A great musician once said if you don’t got it, you play rock n’ roll.
Great musicians are artists where their pen is an instrument and their canvass a chart. Whether working with a blank manuscript waiting to be illustrated or an already painted canvass waiting to be reinterpreted, great musicians are able to formulate something worthwhile.
For many years TAUK has been touring with renowned bands in the industry as well as playing major festivals. When writing about Homonculus last year for HGMN I stated, “Their ability to break the mold of a typical jamband artist by showing their understanding of music theory early in their career is a complementing sign as to the direction in which their music and career is headed.” With their recent release, Collisions, they’ve managed to continue their musical evolution as if forcefully, but gracefully colliding with varying genres, sounds making for a diverse and attractive listen. If you're curious as to whether the energy on their studio albums translates to an eclectic and entertaining live show, my friends you have to see it to believe it. Their heavy instrumental rock fusion makes you feel like vintage Dr. Gonzo dancing in a Tron world with snake charmers wearing Tommy Bahamas – no one knows what it means, it’s provocative – And luckily for you, TAUK will be hitting the best venue in Detroit, The Fillmore, opening for Umphrey’s Mcgee this Saturday, January 31st.
Some bands definitely “don’t got it” so they play rock n’ roll.

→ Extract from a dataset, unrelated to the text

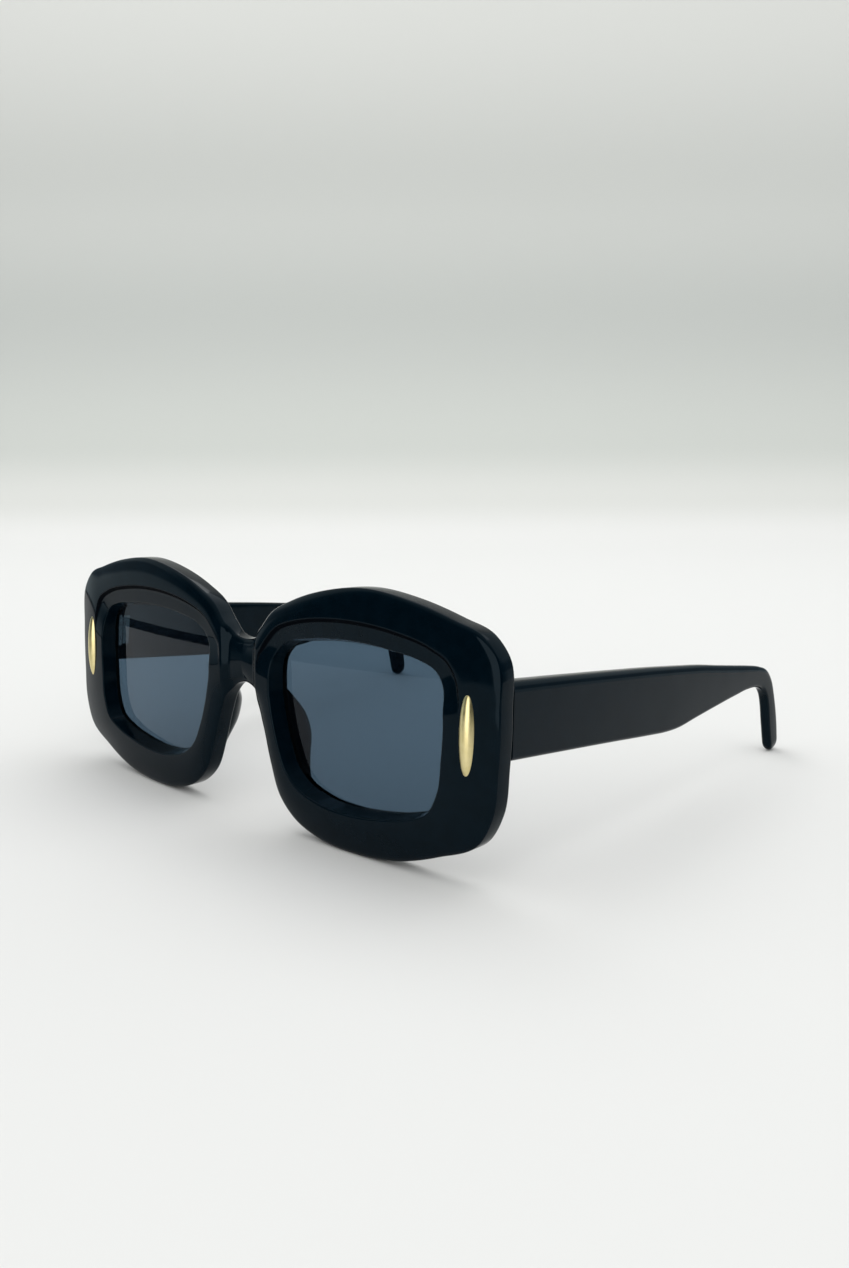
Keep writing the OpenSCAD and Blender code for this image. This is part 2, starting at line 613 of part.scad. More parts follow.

Like all broad factoids, there are many exceptions to this rule; one being the previously mentioned TAUK and the other, Umphrey’s McGee. Every time I sit down to write a preview for Umphrey’s the initial feeling is similar to that Jay-Z song, “What More Can I Say.” Then the realization comes that there’s a shit ton more to say. Although the conversation has been going on for more than a decade, I just began adding to it not too long ago. One of the best things about bands with longevity and not being a fan since the inception is witnessing their progression after the fact to the present, while they’re continuing to evolve. It’s as if you were actually able to be Marty McFly watching Marty McFly travel back in time. It presents a new perception and a different appreciation, which is all made easier by the great music they’ve been able to produce over the course of their career. Similar to Phish, Moe., Frank Zappa, and others, Umphrey’s has this Grateful Dead Syndrome -- which is inherently a Jazz Syndrome, where the composition is based on innovation without dismantling the foundation. The tension and release in their songs is immense. If you’ve ever seen them live, you’ve felt those moments where you’re not sure whether to cry or laugh, scream or dance, so you just cheese and put those hands up, pinkies out. It’s pure emotion. It’s pure rock n’ roll.
If you don’t got it, you play rock n’ roll, but if you got it, you play like Umphrey’s McGee.
Don’t miss this chance to see two great bands in one night. We’ll see you at The Fillmore on January 31st.